(Structured object records)
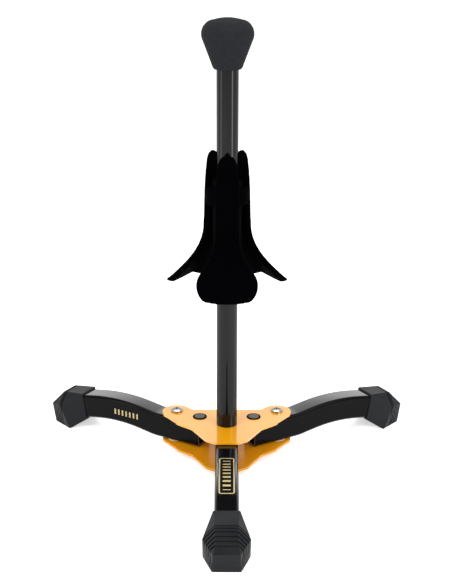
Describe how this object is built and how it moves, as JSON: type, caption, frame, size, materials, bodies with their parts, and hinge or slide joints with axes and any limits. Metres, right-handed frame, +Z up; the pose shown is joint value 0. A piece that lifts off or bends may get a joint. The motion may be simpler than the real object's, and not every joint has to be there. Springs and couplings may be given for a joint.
{
  "type": "trumpet stand",
  "caption": "Folding stand that holds a trumpet bell-down: an upright tube with a foam knob and a flocked petal cradle on a plate base with swivelling rubber-footed legs.",
  "frame": {"origin": "on the floor under the middle of the upright tube", "axes": "+Z up along the tube; the fixed front leg points to -Y; the left leg is on -X and the right leg on +X"},
  "size_m": [0.2214, 0.192, 0.2576],
  "materials": {
    "amber_plate": "gloss amber enamel",
    "black_tube": "gloss black",
    "black_leg": "gloss black",
    "rubber_foot": "matt",
    "flock": "velvet",
    "foam": "fine open foam",
    "steel": "zinc plated",
    "chrome": "polished",
    "nylon": "natural",
    "black_plastic": "satin",
    "button_grey": "satin"
  },
  "bodies": {
    "base": {"top_plate": "amber_plate", "bottom_plate": "amber_plate", "centre_spacer": "steel", "shaft": "black_tube", "shaft_insert": "steel", "shaft_bolt": "steel", "front_leg": "black_leg", "front_foot": "rubber_foot", "front_leg_shims": "nylon", "front_leg_nut_bar": "steel", "front_leg_screws": "chrome", "cradle_hub": "black_plastic", "bell_cradle": "flock", "cradle_pin": "steel", "shaft_cap": "black_plastic", "foam_knob": "foam", "left_pivot_screw": "chrome", "left_pivot_nut": "steel", "left_pivot_bush": "steel", "left_pivot_washers": "nylon", "left_lock_bush": "black_plastic", "left_lock_spring": "steel", "right_pivot_screw": "chrome", "right_pivot_nut": "steel", "right_pivot_bush": "steel", "right_pivot_washers": "nylon", "right_lock_bush": "black_plastic", "right_lock_spring": "steel"},
    "left_leg": {"left_leg": "black_leg", "left_foot": "rubber_foot"},
    "right_leg": {"right_leg": "black_leg", "right_foot": "rubber_foot"},
    "left_button": {"left_lock_button": "button_grey"},
    "right_button": {"right_lock_button": "button_grey"}
  },
  "joints": [
    {"name": "left_leg_swivel", "type": "hinge", "parent": "base", "child": "left_leg", "pos_m": [-0.03005, 0.01735, 0.01435], "axis": [0, 0, 1], "range_deg": [0, 100]},
    {"name": "right_leg_swivel", "type": "hinge", "parent": "base", "child": "right_leg", "pos_m": [0.03005, 0.01735, 0.01435], "axis": [0, 0, -1], "range_deg": [0, 100]},
    {"name": "left_button_press", "type": "slide", "parent": "base", "child": "left_button", "axis": [0, 0, -1], "range_m": [0, 0.0012], "stiffness_N_per_m": 500, "springref_m": -0.001, "deforming": ["left_lock_spring"]},
    {"name": "right_button_press", "type": "slide", "parent": "base", "child": "right_button", "axis": [0, 0, -1], "range_m": [0, 0.0012], "stiffness_N_per_m": 500, "springref_m": -0.001, "deforming": ["right_lock_spring"]}
  ]
}
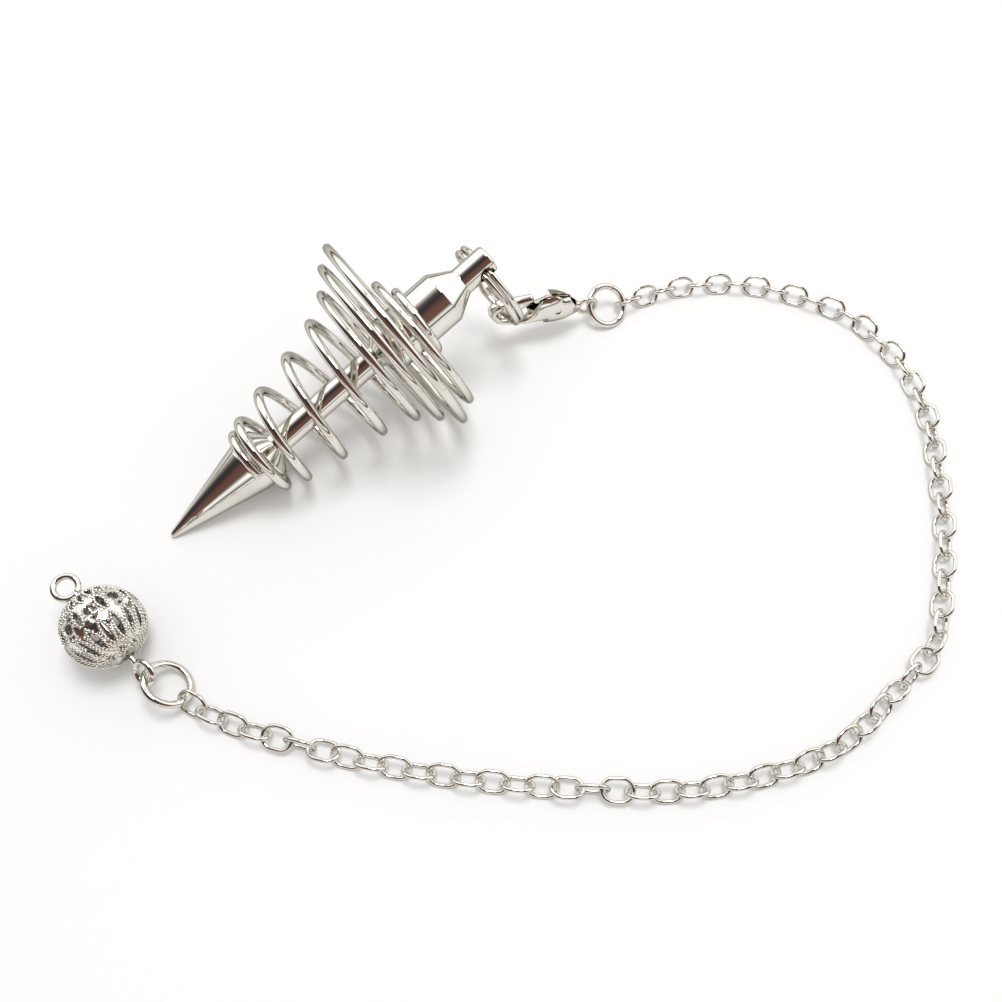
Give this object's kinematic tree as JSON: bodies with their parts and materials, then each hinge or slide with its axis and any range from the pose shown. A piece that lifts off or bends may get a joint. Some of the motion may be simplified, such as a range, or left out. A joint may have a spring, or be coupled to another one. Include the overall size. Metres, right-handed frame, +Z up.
{
  "type": "pendulum pendant",
  "caption": "Silver-coloured dowsing pendulum lying on its side, a turned point in a flaring wire coil, with a lobster clasp and a cable chain that ends in a pierced ball.",
  "frame": {"origin": "on the surface that the pendulum lies on, below the middle of its bounding box", "axes": "+X along the longest extent, to the right in the picture; +Y away from the viewer; +Z up from the surface, the shortest extent"},
  "size_m": [0.0874, 0.0592, 0.0209],
  "materials": {
    "silver": "polished silver-coloured plate",
    "lever_silver": "polished silver-coloured plate"
  },
  "bodies": {
    "root": {"bob": "silver", "coil": "silver", "split_ring": "silver", "clasp_body": "silver", "clasp_rivet": "silver", "jump_ring_clasp": "silver", "chain": "silver", "jump_ring_ball": "silver", "eye_pin": "silver"},
    "lever": {"clasp_lever": "lever_silver"},
    "ball": {"ball": "silver"}
  },
  "joints": [
    {"name": "lever_hinge", "type": "hinge", "parent": "root", "child": "lever", "pos_m": [0.0035, 0.02308, 0.00424], "axis": [0.3173, -0.9483, 0], "range_deg": [0, 22], "stiffness_Nm_per_rad": 0.0005, "springref_deg": -28.65},
    {"name": "ball_spin", "type": "hinge", "parent": "root", "child": "ball", "pos_m": [-0.03852, -0.01442, 0.00375], "axis": [0.6917, -0.6917, -0.2079], "continuous": true}
  ]
}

→ Exercise goal
Return each line of the listing that holds the string "from".

→ Result of this task
Give this object's kinematic tree as JSON: bodies with their parts and materials, then each hinge or slide with its axis and any range from the pose shown. A piece that lifts off or bends may get a joint. Some of the motion may be simplified, such as a range, or left out. A joint may have a spring, or be coupled to another one. Include the overall size. Metres, right-handed frame, +Z up.
  "frame": {"origin": "on the surface that the pendulum lies on, below the middle of its bounding box", "axes": "+X along the longest extent, to the right in the picture; +Y away from the viewer; +Z up from the surface, the shortest extent"},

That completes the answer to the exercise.